Repeat the lines that follow, leaving nothing out.

** Start Recorded information **

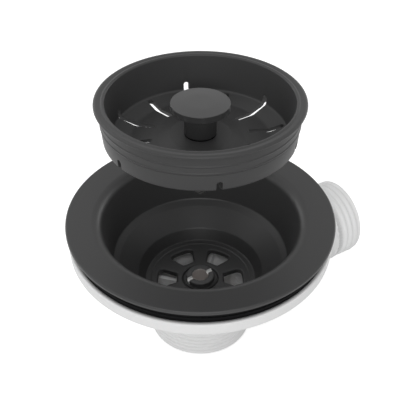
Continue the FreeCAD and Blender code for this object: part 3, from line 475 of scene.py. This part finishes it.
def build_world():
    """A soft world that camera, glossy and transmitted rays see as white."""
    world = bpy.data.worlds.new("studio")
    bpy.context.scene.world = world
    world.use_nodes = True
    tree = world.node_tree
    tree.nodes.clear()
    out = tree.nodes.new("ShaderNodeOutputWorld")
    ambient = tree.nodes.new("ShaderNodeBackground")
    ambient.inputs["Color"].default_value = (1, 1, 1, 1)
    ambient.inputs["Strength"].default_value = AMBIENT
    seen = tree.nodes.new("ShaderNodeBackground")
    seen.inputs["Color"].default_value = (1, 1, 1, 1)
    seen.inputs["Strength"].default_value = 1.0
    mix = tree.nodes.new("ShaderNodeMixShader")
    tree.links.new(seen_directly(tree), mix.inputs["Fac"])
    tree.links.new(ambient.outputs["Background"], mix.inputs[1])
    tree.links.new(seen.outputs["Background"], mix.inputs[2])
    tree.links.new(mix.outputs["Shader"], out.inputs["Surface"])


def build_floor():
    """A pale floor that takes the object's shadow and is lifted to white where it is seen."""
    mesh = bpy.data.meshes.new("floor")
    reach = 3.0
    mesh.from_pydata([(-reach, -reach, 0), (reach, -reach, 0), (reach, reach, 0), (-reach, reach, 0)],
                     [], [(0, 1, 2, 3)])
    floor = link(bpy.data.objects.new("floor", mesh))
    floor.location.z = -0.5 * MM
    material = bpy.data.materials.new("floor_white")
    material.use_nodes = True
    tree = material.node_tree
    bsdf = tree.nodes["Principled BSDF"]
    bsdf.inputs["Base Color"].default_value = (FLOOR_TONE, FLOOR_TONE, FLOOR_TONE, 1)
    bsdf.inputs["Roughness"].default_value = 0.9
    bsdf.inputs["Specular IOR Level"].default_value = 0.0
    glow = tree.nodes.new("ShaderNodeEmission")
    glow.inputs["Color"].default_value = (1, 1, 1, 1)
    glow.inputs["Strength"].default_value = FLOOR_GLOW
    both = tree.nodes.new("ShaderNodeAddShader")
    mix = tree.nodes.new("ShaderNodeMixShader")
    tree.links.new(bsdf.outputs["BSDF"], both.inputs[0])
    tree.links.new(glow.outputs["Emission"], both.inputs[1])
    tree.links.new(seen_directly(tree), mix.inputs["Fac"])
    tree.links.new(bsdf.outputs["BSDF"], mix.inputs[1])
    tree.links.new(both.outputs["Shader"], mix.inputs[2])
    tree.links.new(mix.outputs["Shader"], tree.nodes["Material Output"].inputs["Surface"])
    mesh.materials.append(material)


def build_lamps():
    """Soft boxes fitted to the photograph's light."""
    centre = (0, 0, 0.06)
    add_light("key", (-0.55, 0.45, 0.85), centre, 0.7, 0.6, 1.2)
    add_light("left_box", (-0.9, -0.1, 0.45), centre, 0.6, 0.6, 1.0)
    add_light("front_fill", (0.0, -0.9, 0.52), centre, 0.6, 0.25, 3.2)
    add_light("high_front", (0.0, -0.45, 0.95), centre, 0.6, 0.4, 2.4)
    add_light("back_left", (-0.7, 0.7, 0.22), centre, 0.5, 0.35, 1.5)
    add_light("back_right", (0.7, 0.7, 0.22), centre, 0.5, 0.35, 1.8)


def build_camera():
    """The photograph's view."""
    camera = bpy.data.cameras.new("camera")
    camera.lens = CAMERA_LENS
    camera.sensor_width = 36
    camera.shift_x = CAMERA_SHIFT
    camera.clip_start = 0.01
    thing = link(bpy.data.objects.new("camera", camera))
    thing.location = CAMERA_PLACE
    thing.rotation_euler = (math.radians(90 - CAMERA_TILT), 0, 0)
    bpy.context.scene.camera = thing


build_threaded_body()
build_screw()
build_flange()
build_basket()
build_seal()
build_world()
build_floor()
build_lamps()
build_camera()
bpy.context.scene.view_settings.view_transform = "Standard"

** End Recorded information **

Exercise response
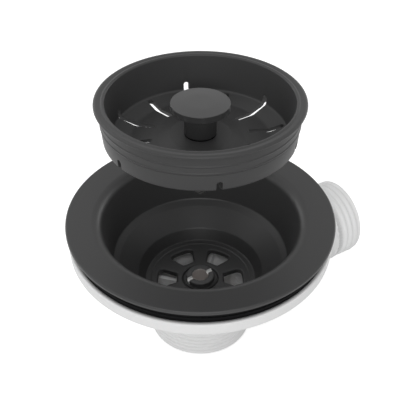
Continue the FreeCAD and Blender code for this object: part 3, from line 475 of scene.py. This part finishes it.
def build_world():
    """A soft world that camera, glossy and transmitted rays see as white."""
    world = bpy.data.worlds.new("studio")
    bpy.context.scene.world = world
    world.use_nodes = True
    tree = world.node_tree
    tree.nodes.clear()
    out = tree.nodes.new("ShaderNodeOutputWorld")
    ambient = tree.nodes.new("ShaderNodeBackground")
    ambient.inputs["Color"].default_value = (1, 1, 1, 1)
    ambient.inputs["Strength"].default_value = AMBIENT
    seen = tree.nodes.new("ShaderNodeBackground")
    seen.inputs["Color"].default_value = (1, 1, 1, 1)
    seen.inputs["Strength"].default_value = 1.0
    mix = tree.nodes.new("ShaderNodeMixShader")
    tree.links.new(seen_directly(tree), mix.inputs["Fac"])
    tree.links.new(ambient.outputs["Background"], mix.inputs[1])
    tree.links.new(seen.outputs["Background"], mix.inputs[2])
    tree.links.new(mix.outputs["Shader"], out.inputs["Surface"])


def build_floor():
    """A pale floor that takes the object's shadow and is lifted to white where it is seen."""
    mesh = bpy.data.meshes.new("floor")
    reach = 3.0
    mesh.from_pydata([(-reach, -reach, 0), (reach, -reach, 0), (reach, reach, 0), (-reach, reach, 0)],
                     [], [(0, 1, 2, 3)])
    floor = link(bpy.data.objects.new("floor", mesh))
    floor.location.z = -0.5 * MM
    material = bpy.data.materials.new("floor_white")
    material.use_nodes = True
    tree = material.node_tree
    bsdf = tree.nodes["Principled BSDF"]
    bsdf.inputs["Base Color"].default_value = (FLOOR_TONE, FLOOR_TONE, FLOOR_TONE, 1)
    bsdf.inputs["Roughness"].default_value = 0.9
    bsdf.inputs["Specular IOR Level"].default_value = 0.0
    glow = tree.nodes.new("ShaderNodeEmission")
    glow.inputs["Color"].default_value = (1, 1, 1, 1)
    glow.inputs["Strength"].default_value = FLOOR_GLOW
    both = tree.nodes.new("ShaderNodeAddShader")
    mix = tree.nodes.new("ShaderNodeMixShader")
    tree.links.new(bsdf.outputs["BSDF"], both.inputs[0])
    tree.links.new(glow.outputs["Emission"], both.inputs[1])
    tree.links.new(seen_directly(tree), mix.inputs["Fac"])
    tree.links.new(bsdf.outputs["BSDF"], mix.inputs[1])
    tree.links.new(both.outputs["Shader"], mix.inputs[2])
    tree.links.new(mix.outputs["Shader"], tree.nodes["Material Output"].inputs["Surface"])
    mesh.materials.append(material)


def build_lamps():
    """Soft boxes fitted to the photograph's light."""
    centre = (0, 0, 0.06)
    add_light("key", (-0.55, 0.45, 0.85), centre, 0.7, 0.6, 1.2)
    add_light("left_box", (-0.9, -0.1, 0.45), centre, 0.6, 0.6, 1.0)
    add_light("front_fill", (0.0, -0.9, 0.52), centre, 0.6, 0.25, 3.2)
    add_light("high_front", (0.0, -0.45, 0.95), centre, 0.6, 0.4, 2.4)
    add_light("back_left", (-0.7, 0.7, 0.22), centre, 0.5, 0.35, 1.5)
    add_light("back_right", (0.7, 0.7, 0.22), centre, 0.5, 0.35, 1.8)


def build_camera():
    """The photograph's view."""
    camera = bpy.data.cameras.new("camera")
    camera.lens = CAMERA_LENS
    camera.sensor_width = 36
    camera.shift_x = CAMERA_SHIFT
    camera.clip_start = 0.01
    thing = link(bpy.data.objects.new("camera", camera))
    thing.location = CAMERA_PLACE
    thing.rotation_euler = (math.radians(90 - CAMERA_TILT), 0, 0)
    bpy.context.scene.camera = thing


build_threaded_body()
build_screw()
build_flange()
build_basket()
build_seal()
build_world()
build_floor()
build_lamps()
build_camera()
bpy.context.scene.view_settings.view_transform = "Standard"